But if CYA is all you do, you have two tone options. One is whiny, the other is humble. Do the humble. Instead of “you gave me no choice but to shoot the dog,” try “shooting the dog seemed like my only option, but now I see that was wrong.” (In this instance, the shooting and the dog are metaphors for errors that you resolved by crushing a soul instead of asking for help)
Oh, but you did ask for help, didn’t you? You went across the street to the 7 Eleven, and you saw the guy servicing the Slushee machine, and you said, “Hey, what would you do if you were me?” Now, the Slushee Tech is great at his job, but asking him if Internet Native Banner 9 will still work if you update Java is about as effective as singing “Emotional Rescue” to a cat. We’ve all done it, so we know it doesn’t help. (These are all metaphors, too. Not great ones)

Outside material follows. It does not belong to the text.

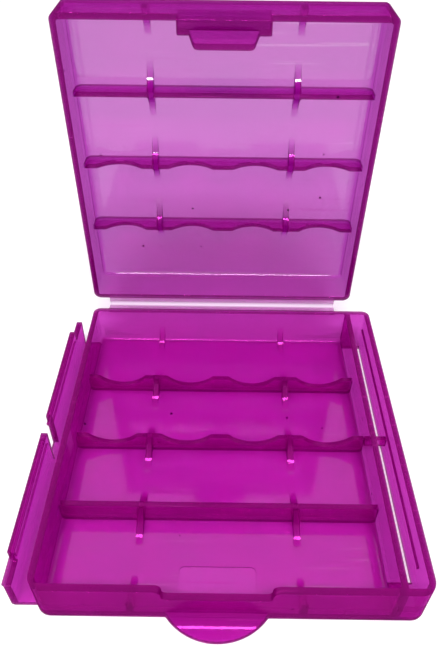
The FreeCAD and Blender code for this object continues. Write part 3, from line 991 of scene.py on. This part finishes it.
class CASE_OT_lid(bpy.types.Operator):
    """Model the lid with its ribs and latch tongue"""

    bl_idname = "case.lid"
    bl_label = "Lid"

    def execute(self, context):
        sizes = context.scene.case_sizes
        half = halves(sizes)[1]
        skin = lid_shell(half, sizes)
        with_ribs(skin, half, sizes)
        fuse(skin, latch_tongue(half, sizes))
        turn_up(skin)
        colours = context.scene.case_colours
        # Box of the painted white highlight: the lid's plate and the fillet in front of it
        plate = HINGE.y + HINGE.z - half.floor
        up = HINGE.z - HINGE.y + LID_HIGHLIGHT_SHIFT
        low = Vector((half.inner_low.x, plate - LID_HIGHLIGHT_RISE, half.inner_low.y + up))
        high = Vector((half.inner_high.x, plate + LID_HIGHLIGHT_DEPTH, half.inner_high.y + up))
        # The lid's loss is set apart from the tray's as painted shading
        finish(skin, "lid_moulding", moulded_polypropylene(
            "moulded_translucent_polypropylene_lid", colours, colours.lid_loss_with_painted_shading,
            highlit=(low, high, 1.0)))
        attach(skin, "lid")
        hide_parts(*[node for node in LID_NODES if node != "lid_hinge_leaf"])
        return {"FINISHED"}


class CASE_OT_hinge(bpy.types.Operator):
    """Model the living hinge, which bends between the tray and the lid"""

    bl_idname = "case.hinge"
    bl_label = "Living hinge"

    def execute(self, context):
        sizes = context.scene.case_sizes
        film = hinge_film(sizes)
        colours = context.scene.case_colours
        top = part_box("base_hinge_leaf")[1].z
        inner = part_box("lid_hinge_leaf")[0].y
        fold = Vector((0, inner - sizes.film_bend / 2, top + sizes.film_bend / 2))
        # The film takes the lid's loss with its painted shading
        finish(film, "hinge_film", moulded_polypropylene(
            "flexed_polypropylene_film", colours, colours.lid_loss_with_painted_shading,
            folded=(fold, sizes.film_root_length)))
        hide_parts("base_hinge_leaf", "lid_hinge_leaf")
        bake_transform(film)
        return {"FINISHED"}


class CASE_OT_stage(bpy.types.Operator):
    """Set up the floor, the soft light and the camera"""

    bl_idname = "case.stage"
    bl_label = "Stage"

    def execute(self, context):
        stage = context.scene.case_stage
        bpy.ops.object.select_all(action="DESELECT")
        bpy.ops.mesh.primitive_plane_add(size=stage.paper_size, location=(0, 0, -stage.paper_drop))
        floor = apply_place(bpy.context.object)
        floor.name = "floor"
        floor.data.materials.append(matt_paper(
            context.scene.case_colours, stage.backdrop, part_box("base_tray"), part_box("finger_lip")))
        context.scene.world = soft_room(stage.room)

        bpy.ops.object.light_add(type="AREA")
        lamp = bpy.context.object
        lamp.name = "window"
        lamp.data.shape = "RECTANGLE"
        lamp.data.size, lamp.data.size_y = stage.window_size
        lamp.data.energy = stage.window
        aim = (-Vector(stage.window_place)).to_track_quat("-Z", "Y").to_matrix().to_4x4()
        lamp.matrix_world = Matrix.Translation(stage.window_place) @ aim

        yaw, pitch, roll = stage.camera_yaw, stage.camera_pitch, stage.camera_roll
        turn = (Matrix.Rotation(yaw, 4, "Z") @ Matrix.Rotation(math.pi / 2 - pitch, 4, "X")
                @ Matrix.Rotation(roll, 4, "Z"))
        bpy.ops.object.camera_add()
        camera = bpy.context.object
        camera.name = "camera"
        camera.matrix_world = Matrix.Translation(stage.camera_place) @ turn
        camera.data.sensor_width = SENSOR_MM
        camera.data.lens = stage.focal_length
        camera.data.shift_x, camera.data.shift_y = stage.shift_x, stage.shift_y
        camera.data.clip_start = MM
        context.scene.camera = camera
        context.scene.view_settings.view_transform = "Standard"
        return {"FINISHED"}


class CASE_PT_panel(bpy.types.Panel):
    """Panel that lists the pieces of the case and their sizes"""

    bl_idname = "CASE_PT_panel"
    bl_label = "Battery storage case"
    bl_space_type = "VIEW_3D"
    bl_region_type = "UI"
    bl_category = "Case"

    def draw(self, context):
        for operator in OPERATORS:
            self.layout.operator(operator.bl_idname)
        for group in (context.scene.case_sizes, context.scene.case_colours, context.scene.case_stage):
            for name in group.bl_rna.properties.keys():
                if name not in ("rna_type", "name"):
                    self.layout.prop(group, name)


OPERATORS = (CASE_OT_tray, CASE_OT_lid, CASE_OT_hinge, CASE_OT_stage)
CLASSES = (CaseSizes, CaseColours, StageSettings, *OPERATORS, CASE_PT_panel)


def register():
    """Register the classes and hang the settings on the scene."""
    for each in CLASSES:
        bpy.utils.register_class(each)
    bpy.types.Scene.case_sizes = PointerProperty(type=CaseSizes)
    bpy.types.Scene.case_colours = PointerProperty(type=CaseColours)
    bpy.types.Scene.case_stage = PointerProperty(type=StageSettings)


def unregister():
    """Take the settings and the classes away again."""
    del bpy.types.Scene.case_stage
    del bpy.types.Scene.case_colours
    del bpy.types.Scene.case_sizes
    for each in reversed(CLASSES):
        bpy.utils.unregister_class(each)


def main():
    """Build the case and its stage."""
    register()
    bpy.ops.case.tray()
    bpy.ops.case.lid()
    bpy.ops.case.hinge()
    bpy.ops.case.stage()


if __name__ == "__main__":
    main()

Do not detail the massive importance and scope of your project. Remember, you shot a dog. And maybe sang to a cat. (I’m a little confused)
Acknowledge that, if the only solution offered to you by a third party (the cat? I think I get it now) includes soul crushing, perhaps you want to use your own judgment. Think: is an administrator who would paint a target on a Shih Tzu really going to be the best mentor?
Remember, cats get where they are by helping no one. And they don’t climb ladders to success, they just literally climb ladders for fun or to knock things down. Not sure if that’s useful info, but my point is, don’t be an ass-cat.
Send your message to the right person. I ain’t her.
Don’t cc the message to the six nearest suits you know. They don’t have your back. They don’t have anybody’s back. They’re just excited that we’re fighting.
Don’t use my first name six times, and especially never with commas before and after, as in “So you see, Laura, you gave me no choice . . . ” I know what that bullshit is about. I do language for a living.
In fact, for your own safety, don’t use my first name at all. I’m Professor Scott to you.